(29 Oct 2024)
RESTRICTION SUMMARY:
ASSOCIATED PRESS
New Orleans – 29 October 2024
1. Various of Professor Marcello Canuto working in his office
2. SOUNDBITE (English) Marcello Canuto, Director of Middle American Research Institute, Tulane University:
"And so one of the things we reported in our paper was that in these blocks, these different areas that had been investigated, we found like 6,700 structures."
3. Close up of Marcello Canuto typing
4. Wide of Canuto LiDAR map
5. SOUNDBITE (English) Marcello Canuto, Director of Middle American Research Institute, Tulane University:
"The data that we look in, in these blocks of survey information is remnants of human activity on the landscape. That is buildings that humans built, canals, roads, anything that is not a natural feature."
6. Mid of LiDAR Map
7. SOUNDBITE (English) Marcello Canuto, Director of Middle American Research Institute, Tulane University:
"We’re finding LiDAR is helping us with this technology that’s able to penetrate forest canopy and see what’s on the ground below. We’re able to see in places like Southeast Asia, the Amazon and Maya region that these tropical environments had these really complex and relatively large populations living in these regions for long periods of time."
8. Various of LiDAR map
9. SOUNDBITE (English) Marcello Canuto, Director of Middle American Research Institute, Tulane University:
"The suggestion from these data would be that were we to expand the survey of this particular region or all other regions we would find more of what we found."
10. Various of LiDAR map
11. SOUNDBITE (English) Marcello Canuto, Director of Middle American Research Institute, Tulane University:
"It allows us to tell better stories of the ancient Maya people.
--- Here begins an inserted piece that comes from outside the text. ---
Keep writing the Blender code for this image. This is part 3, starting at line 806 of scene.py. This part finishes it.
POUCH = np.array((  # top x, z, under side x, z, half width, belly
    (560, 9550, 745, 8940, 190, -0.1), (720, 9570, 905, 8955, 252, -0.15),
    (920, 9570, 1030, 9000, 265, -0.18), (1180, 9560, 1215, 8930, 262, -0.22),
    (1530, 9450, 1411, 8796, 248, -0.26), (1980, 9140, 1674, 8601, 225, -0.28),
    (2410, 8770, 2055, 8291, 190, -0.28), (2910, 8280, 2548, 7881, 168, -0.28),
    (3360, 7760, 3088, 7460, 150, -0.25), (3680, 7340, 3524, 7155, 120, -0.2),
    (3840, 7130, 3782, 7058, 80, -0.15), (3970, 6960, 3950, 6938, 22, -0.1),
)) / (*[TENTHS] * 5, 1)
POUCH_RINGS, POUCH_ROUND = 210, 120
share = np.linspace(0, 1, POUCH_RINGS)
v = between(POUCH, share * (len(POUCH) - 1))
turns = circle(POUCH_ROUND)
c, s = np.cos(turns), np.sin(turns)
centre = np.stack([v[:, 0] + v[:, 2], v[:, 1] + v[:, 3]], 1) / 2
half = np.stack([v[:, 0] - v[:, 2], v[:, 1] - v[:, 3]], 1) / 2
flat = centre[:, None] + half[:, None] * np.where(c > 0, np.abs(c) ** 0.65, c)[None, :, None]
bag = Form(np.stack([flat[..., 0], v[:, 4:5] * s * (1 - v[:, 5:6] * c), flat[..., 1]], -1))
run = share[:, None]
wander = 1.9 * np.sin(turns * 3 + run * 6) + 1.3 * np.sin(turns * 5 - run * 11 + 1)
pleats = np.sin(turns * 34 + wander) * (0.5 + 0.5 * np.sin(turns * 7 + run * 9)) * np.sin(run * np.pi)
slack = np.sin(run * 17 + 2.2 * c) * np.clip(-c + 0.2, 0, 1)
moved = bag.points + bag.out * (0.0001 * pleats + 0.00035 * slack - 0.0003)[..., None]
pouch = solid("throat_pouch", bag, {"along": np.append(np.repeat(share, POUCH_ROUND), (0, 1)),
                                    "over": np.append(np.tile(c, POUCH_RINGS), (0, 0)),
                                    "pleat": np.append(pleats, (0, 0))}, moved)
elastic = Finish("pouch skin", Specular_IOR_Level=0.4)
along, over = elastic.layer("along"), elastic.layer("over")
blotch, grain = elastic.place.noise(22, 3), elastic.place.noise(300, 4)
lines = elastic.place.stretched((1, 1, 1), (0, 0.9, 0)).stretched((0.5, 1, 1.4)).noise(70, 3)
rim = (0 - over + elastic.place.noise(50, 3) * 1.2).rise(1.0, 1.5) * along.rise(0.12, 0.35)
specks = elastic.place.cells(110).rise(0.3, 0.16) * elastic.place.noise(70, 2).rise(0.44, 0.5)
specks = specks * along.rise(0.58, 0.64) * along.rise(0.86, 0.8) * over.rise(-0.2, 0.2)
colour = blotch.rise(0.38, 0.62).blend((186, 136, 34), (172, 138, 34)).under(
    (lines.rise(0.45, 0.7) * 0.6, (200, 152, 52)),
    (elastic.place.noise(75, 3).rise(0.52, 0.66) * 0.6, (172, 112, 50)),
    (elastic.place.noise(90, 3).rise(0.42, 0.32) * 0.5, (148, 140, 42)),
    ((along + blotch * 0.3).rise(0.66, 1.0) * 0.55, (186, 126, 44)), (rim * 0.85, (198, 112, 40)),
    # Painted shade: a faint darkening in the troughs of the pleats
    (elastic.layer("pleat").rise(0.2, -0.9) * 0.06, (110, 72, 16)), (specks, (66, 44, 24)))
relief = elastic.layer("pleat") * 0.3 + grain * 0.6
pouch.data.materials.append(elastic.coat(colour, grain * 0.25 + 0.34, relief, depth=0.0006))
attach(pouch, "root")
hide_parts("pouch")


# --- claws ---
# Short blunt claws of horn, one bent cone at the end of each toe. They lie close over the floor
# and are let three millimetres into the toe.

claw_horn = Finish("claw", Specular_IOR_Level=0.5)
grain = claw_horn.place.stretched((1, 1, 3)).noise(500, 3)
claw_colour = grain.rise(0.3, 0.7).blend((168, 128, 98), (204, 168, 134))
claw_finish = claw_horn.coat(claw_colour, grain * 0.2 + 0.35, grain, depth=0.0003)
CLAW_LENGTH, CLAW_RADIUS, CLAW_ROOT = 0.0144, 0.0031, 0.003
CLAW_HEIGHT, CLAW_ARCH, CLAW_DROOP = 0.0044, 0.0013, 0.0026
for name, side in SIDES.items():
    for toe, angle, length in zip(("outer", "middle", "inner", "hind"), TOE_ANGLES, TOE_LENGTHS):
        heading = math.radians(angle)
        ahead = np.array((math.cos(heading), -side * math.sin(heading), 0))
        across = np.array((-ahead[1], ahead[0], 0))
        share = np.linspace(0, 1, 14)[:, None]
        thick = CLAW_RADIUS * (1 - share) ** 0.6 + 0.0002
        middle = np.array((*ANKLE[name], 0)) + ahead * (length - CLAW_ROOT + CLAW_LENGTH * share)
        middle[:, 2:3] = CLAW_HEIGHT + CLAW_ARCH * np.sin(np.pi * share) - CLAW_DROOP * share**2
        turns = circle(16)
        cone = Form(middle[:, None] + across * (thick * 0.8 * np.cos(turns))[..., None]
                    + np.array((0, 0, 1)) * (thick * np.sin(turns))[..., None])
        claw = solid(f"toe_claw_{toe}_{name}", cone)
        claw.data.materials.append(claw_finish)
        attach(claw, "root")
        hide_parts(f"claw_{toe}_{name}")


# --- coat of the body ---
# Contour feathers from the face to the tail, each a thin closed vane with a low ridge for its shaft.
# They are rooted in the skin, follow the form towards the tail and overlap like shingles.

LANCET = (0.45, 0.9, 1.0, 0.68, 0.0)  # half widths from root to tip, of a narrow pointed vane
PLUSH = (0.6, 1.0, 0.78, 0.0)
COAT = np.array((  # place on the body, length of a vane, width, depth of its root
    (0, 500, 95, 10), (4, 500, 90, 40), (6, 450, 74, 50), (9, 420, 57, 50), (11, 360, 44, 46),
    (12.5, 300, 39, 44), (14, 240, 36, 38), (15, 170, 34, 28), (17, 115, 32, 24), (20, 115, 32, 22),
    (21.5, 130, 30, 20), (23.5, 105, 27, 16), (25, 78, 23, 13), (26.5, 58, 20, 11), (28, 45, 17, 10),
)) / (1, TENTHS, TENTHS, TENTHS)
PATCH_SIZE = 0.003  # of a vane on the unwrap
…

We have always been able to talk about the ancient Maya especially in the lowland regions because of their hieroglyphic texts, because they left us such interesting record of their political history and of their sort of sacred or religious history right, so we’ve always been able to understand or at least we’ve always been able to talk about their rulers and in some ways their political history. What we are now able to do is match that information with their settlement and the population and what they were fighting over, what they were ruling over, what they were trading with right and who was involved with this. And that’s really interesting because it marries the political and the religious parts of the society with the economic, social and demographic parts because these two now are rich datasets that kind of can talk to one another."
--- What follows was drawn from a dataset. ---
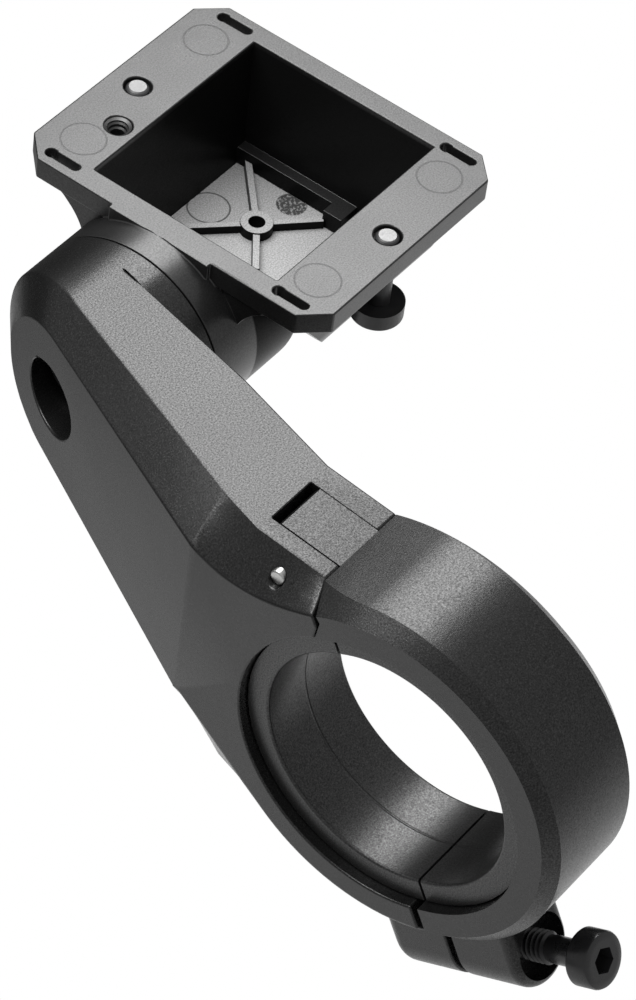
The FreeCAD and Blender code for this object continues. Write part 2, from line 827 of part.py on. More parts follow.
def floor_details():
    """Screw boss, ribs and ledge moulded on the floor of the well."""
    low = floor_z - 0.5
    high = floor_z + floor_rib_height
    cx, cy = in_well(floor_boss_share)
    parts = [Part.makeCylinder(floor_boss_radius, high - low, V(cx, cy, low))]
    for share in floor_rib_shares:
        x, y = in_well(share)
        run = V(x - cx, y - cy, 0)
        rib = block(0, run.Length, -floor_rib_width / 2, floor_rib_width / 2,
                    low, high - 0.2)
        rib.rotate(V(0, 0, 0), V(0, 0, 1), math.degrees(math.atan2(run.y, run.x)))
        rib.translate(V(cx, cy, 0))
        parts.append(rib)
    x1, y1 = well_far_x, well_end_y
    start = y1 - ledge_length
    top = floor_z + ledge_height
    parts.append(block(x1 - ledge_width, x1, start, y1, low, top))
    parts.append(block(x1 - ledge_block_width, x1, start - ledge_block_length,
                       start + 0.2, low, top))
    return parts


def flange_cuts():
    """Screw holes, spare hole and corner slots of the flange."""
    cuts = []
    spare = (tray_near_x + spare_hole_run, tray_end_y - spare_hole_inset)
    for x, y in [(tray_screw_x, y) for y in tray_screw_ys] + [spare]:
        cuts.append(Part.makeCylinder(tray_hole_radius, 8, V(x, y, flange_z - 4)))
    for x in (tray_near_x + slot_side_inset, tray_far_x - slot_side_inset):
        for y in (tray_start_y + slot_rear_inset, tray_end_y - slot_front_inset):
            cuts.append(slot_shape(x, y))
    return cuts


def make_tray():
    x0, x1, y0, y1 = tray_near_x, tray_far_x, tray_start_y, tray_end_y
    k = corner_cut
    plan = [(x0 + k, y0), (x1 - k, y0), (x1, y0 + k), (x1, y1 - k),
            (x1 - k, y1), (x0 + k, y1), (x0, y1 - k), (x0, y0 + k)]
    tray = plate(plan, flange_z, top_z)
    land = barrel_y - land_width / 2
    tray = tray.fuse(block(x0 - land_step, x0 + 1, land, land + land_width,
                           flange_z, top_z))
    stub = rod(barrel_radius, tray_barrel_x, barrel_stub_end, barrel_y, barrel_z)
    rim = edges_where(stub, lambda e: e.isClosed() and
                      abs(e.CenterOfMass.x - barrel_stub_end) < 0.01)
    stub = stub.makeFillet(stub_round, rim)
    tray = tray.fuse([stub, tray_body(), gusset()])
    tray = tray.cut(make_well())
    tray = tray.fuse(floor_details())
    boss_at = V(*in_well(floor_boss_share), floor_z - 1)
    cuts = flange_cuts() + [Part.makeCylinder(floor_boss_hole, 4, boss_at)]
    x_nut = well_near_x - 0.5
    cuts.append(rod(tilt_nut_radius, x_nut - tilt_nut_length, x_nut + 5,
                    barrel_y, barrel_z))
    cuts.append(rod(tilt_screw_radius + screw_clearance, 0, x_nut, barrel_y,
                    barrel_z))
    return tidy(tray.cut(cuts))


def make_tray_screw(y):
    low = top_z - tray_screw_length - tray_screw_head_length
    return make_screw(V(tray_screw_x, y, low), V(0, 0, 1), x_axis,
                      (tray_screw_head_radius, tray_screw_head_length),
                      (tray_screw_radius, tray_screw_length),
                      tray_screw_socket, 1.3)


def build():
    return {
        "arm": make_arm(),
        "clamp_bracket": make_bracket(),
        "hinge_pin": make_pin(),
        "arm_liner": make_liner(0, 0, True),
        "bracket_liner": make_liner(bracket_y, bracket_z, False),
        "clamp_screw": make_clamp_screw(),
        "clamp_nut": make_clamp_nut(),
        "tray": make_tray(),
        "tilt_screw": make_tilt_screw(),
        "tilt_washer": make_tilt_washer(),
        "tilt_nut": make_tilt_nut(),
        "tray_screw_rear": make_tray_screw(tray_screw_ys[0]),
        "tray_screw_front": make_tray_screw(tray_screw_ys[1]),
    }


os.makedirs("parts", exist_ok=True)
for name, shape in build().items():
    shape.exportStep("parts/" + name + ".step")
    print(name, len(shape.Solids), round(shape.Volume, 1), shape.isValid())
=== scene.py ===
import json
import math

import bmesh
import bpy
from bpy.props import FloatProperty, FloatVectorProperty, PointerProperty
from mathutils import Matrix, Vector

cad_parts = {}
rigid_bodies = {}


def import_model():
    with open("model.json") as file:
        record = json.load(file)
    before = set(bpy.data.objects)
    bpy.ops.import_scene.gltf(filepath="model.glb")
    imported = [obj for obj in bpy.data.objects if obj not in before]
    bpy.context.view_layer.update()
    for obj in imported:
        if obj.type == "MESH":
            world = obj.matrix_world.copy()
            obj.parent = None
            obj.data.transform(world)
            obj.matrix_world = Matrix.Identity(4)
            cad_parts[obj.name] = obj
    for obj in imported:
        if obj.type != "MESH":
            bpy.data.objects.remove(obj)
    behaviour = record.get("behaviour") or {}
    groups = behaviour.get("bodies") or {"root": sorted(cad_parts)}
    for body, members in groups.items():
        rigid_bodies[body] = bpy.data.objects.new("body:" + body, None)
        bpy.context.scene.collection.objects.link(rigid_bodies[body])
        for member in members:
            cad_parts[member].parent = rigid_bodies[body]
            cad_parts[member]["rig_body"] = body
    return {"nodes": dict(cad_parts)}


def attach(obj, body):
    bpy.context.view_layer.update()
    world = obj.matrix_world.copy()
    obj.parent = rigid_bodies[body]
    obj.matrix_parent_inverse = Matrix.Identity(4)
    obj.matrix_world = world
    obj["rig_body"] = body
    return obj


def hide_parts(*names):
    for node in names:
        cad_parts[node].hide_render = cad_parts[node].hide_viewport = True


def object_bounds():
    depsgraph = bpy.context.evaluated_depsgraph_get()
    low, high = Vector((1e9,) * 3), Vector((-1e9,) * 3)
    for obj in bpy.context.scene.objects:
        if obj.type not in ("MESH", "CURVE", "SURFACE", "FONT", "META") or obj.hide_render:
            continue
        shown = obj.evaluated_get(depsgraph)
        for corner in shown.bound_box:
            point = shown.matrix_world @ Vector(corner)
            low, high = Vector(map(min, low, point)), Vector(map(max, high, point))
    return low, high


bl_info = {
    "name": "Handlebar display mount",
    "version": (1, 0, 0),
    "blender": (4, 5, 0),
    "location": "View3D > Sidebar > Mount",
    "description": "Dresses a hinged handlebar mount with a tilting display tray",
    "category": "Object",
}

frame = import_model()
frame_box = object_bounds()

MM = 0.001

# Sizes and places of the mount are in millimetres, in the frame's axes

# Clamp: the way its screw goes in and the way down its split, both square to the bar
LEAN = math.radians(28)
CLOSING = Vector((0, math.cos(LEAN), -math.sin(LEAN)))
ALONG = Vector((0, -math.sin(LEAN), -math.cos(LEAN)))

# Outer circle of the bracket, whose centre lies a little back from the bar's axis
RING_RADIUS = 23.75
RING_SHIFT = 1.13

# End of the bracket's boss: the span of its blank's end along the screw, how far down the split
# and within what half width its points lie, its radius, and how near the outer circle counts
BOSS_END = (-10.1, -8.4)
BOSS_FROM = 20
BOSS_HALF = 6
BOSS_RADIUS = 5.05
ON_CIRCLE = 0.2

# Clamp screw: distance down the split, face and end along itself, then head, socket, neck and
# thread, and the angle, in degrees, from which its edges are sharp
SCREW_DROP = 28.8
SCREW_FACE = -17.8
SCREW_END = 0.0
HEAD_LENGTH = 3.0
HEAD_RADIUS = 3.5
HEAD_ROUND = 0.4
SOCKET_RIM = 2.45
SOCKET_FLATS = 3.0
SOCKET_DEPTH = 2.2
NECK_LENGTH = 4.2
NECK_RADIUS = 1.7
NECK_FILLET = 0.2
THREAD_START = 0.15
THREAD_ROOT = 1.62
THREAD_CREST = 2.0
SCREW_SHARP = 32

# One turn of the thread's ridge, as shares of the pitch
RIDGE_FOOT = (0.12, 0.88)
RIDGE_TOP = (0.44, 0.56)

# Liners: what lies beyond this along the bar is an end, and each end is trimmed
LINER_END = 6.8
LINER_TRIM = 0.4

# Ends of the arm's and the tray's half of the barrel, which meet at the seam
ARM_BARREL_END = 20.4
TRAY_BARREL_END = 20.6
NEAR_SEAM = 0.2

# Fork of the clamp hinge: behind and above these, and within this half width
FORK_FROM = (14, 13)
FORK_HALF = 8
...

12. Various of Middle American Research Institute gallery
13. Various of plastered monument replica
STORYLINE:
New research published by Tulane University doctoral student Luke Auld-Thomas and his advisor, Professor Marcello Canuto shows more than 6,500 structures found in a jungle near Campeche, Mexico, including an unknown city.
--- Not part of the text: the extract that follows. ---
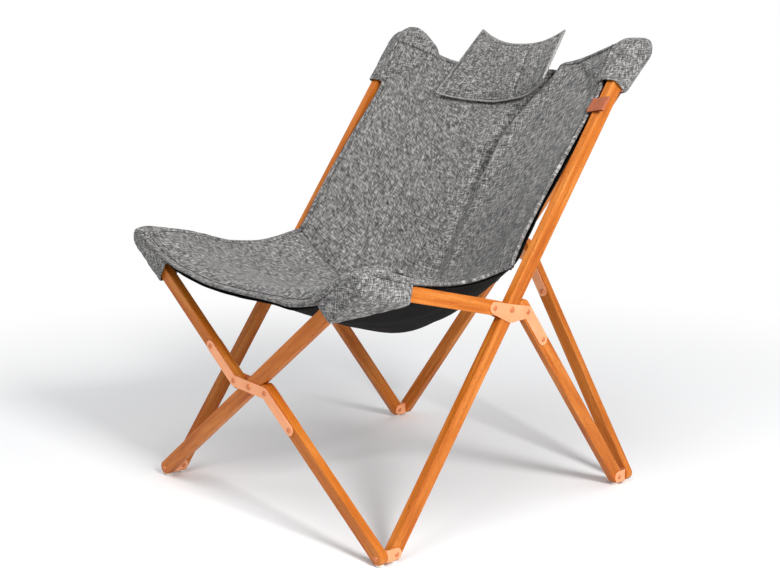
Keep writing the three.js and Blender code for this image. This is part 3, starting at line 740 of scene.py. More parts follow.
def fold(us, vs, path, width, height):
    """A soft fold along a path of places on the sling, rounded off at its ends."""
    place = np.stack([us * HALF_COVER, vs * SLING_LONG], -1)
    nearest = np.full(us.shape, np.inf)
    marks = [np.array([u * HALF_COVER, v * SLING_LONG]) for u, v in path]
    for a, b in zip(marks, marks[1:]):
        along = np.clip(((place - a) @ (b - a)) / ((b - a) @ (b - a)), 0, 1)
        nearest = np.minimum(nearest, np.linalg.norm(place - a - along[..., None] * (b - a), axis=-1))
    return height * MM * np.exp(-((nearest / (width * MM)) ** 2))


# Pocket hoods

HOOD_EASE = 3.4 * MM
HOOD_VOXEL = 3.0 * MM
HOOD_SWELL = 3.4 * MM
HOOD_CLOTH = 2.2 * MM
HOOD_SMOOTHING = 15
MOUTH_TRIM = 2 * MM
TIP_STEPS = 8

# Gathers that run out from a hood's ridge and fade away from the bars' ends, and the crumple all over it
GATHER_DEEP, GATHERS_PER_METRE, GATHERS_DOWN = 2.2 * MM, 95, 14
GATHER_REACH, GATHER_LEAST = 90 * MM, 0.35
CRUMPLE_DEEP, CRUMPLES_PER_METRE = 0.6 * MM, 60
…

The structures date back to nearly 1,500 years ago.
The recent findings came with the help of a technology called Light Detection and Ranging (LiDAR) which allows researchers to look through tree canopy and interpret what is on the ground beneath.
"Everywhere where we’re doing LiDAR we’re finding more than what we expected" said Tulane University Professor Marcello Canuto.
Tulane University’s Middle American Research Institute (MARI), which studies indigenous Central America, has been using LiDAR technology for nearly a decade and has built an advanced laboratory to analyze LiDAR data.